I still can't ever see why I would subject myself to Mandrivias RPM's.

XFCE is not that light. I'd just as soon use KDE (lite) or down to Icewm, or tweaked open box/LXDE or something. Just get over 192MB RAM and use KDE IMHO.

MEPIS has had it's day and AntiX is a quick way for limited RAM systems. Yet, why not run Sidux and a light (w/d) manager? I suppose if you are a newbie AND have limited RAM then AntiX is a great start. Yet, it will not hold the open software tourch like KDE. Limited RAM just does not promote open software well. With dual booting and all, there no reason not to use open software; on your best box.

1. Kubuntu
2. Sidux

192mb OR LESS:

1. Puppy live CD (128MB can load all in RAM) update CD now and then.
2. AntiX for HD install.
3. *buntu base plus icewm build up. (not for newbies) gives best upgrades.

Brian Masinick said...

Since I write the original blog entry, I would change my list. The top choice remains the top choice: sidux. After that, it is a toss up between SimplyMEPIS 8.0 RC 3 and antiX M8.0 Test (updated to the latest). If I feel like speed, I go with antiX as the second choice. If I feel like stability and simple click desktop, I go with SimplyMEPIS as my second choice. They are in a virtual tie; both do their jobs well.

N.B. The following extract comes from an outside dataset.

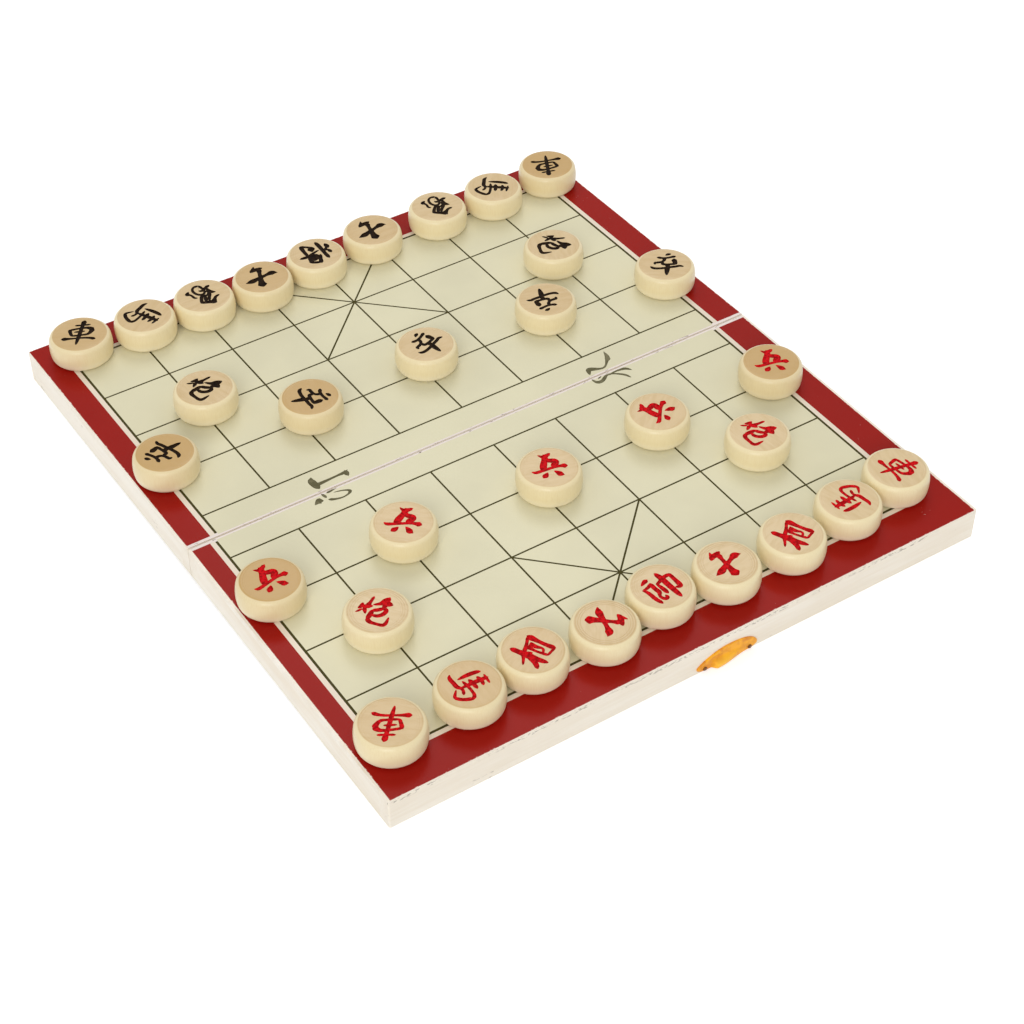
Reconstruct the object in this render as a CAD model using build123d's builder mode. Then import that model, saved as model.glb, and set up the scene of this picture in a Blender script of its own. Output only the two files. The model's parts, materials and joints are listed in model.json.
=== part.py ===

I'm tempted to bump Fedora 11 Alpha over Kubuntu 9.04 Alpha 4; it seems to be doing a better job of putting the KDE 4.2 pieces in place. The Mandriva 2009 Cooker (moving toward 2009.1 Spring) also seems to be doing a better job than Kubuntu in sorting out and improving KDE 4. The Xubuntu project seems more stable than Kubuntu right now.

As far as SimplyMEPIS goes, the project did move to KDE some time between 2003 and 2004, but I do have multiple builds from 2003 that use a lightweight window manager instead of a full desktop environment. I believe that Warren was using mostly IceWM before he switched gears and focused on using KDE. I have often added IceWM and XFCE to MEPIS installations to have them around. IceWM, in particular, is handy when you are not planning to do a lot of desktop activities, mostly browsing and Email, which is often what I end up doing, so I like bringing in IceWM to many of my distro setups.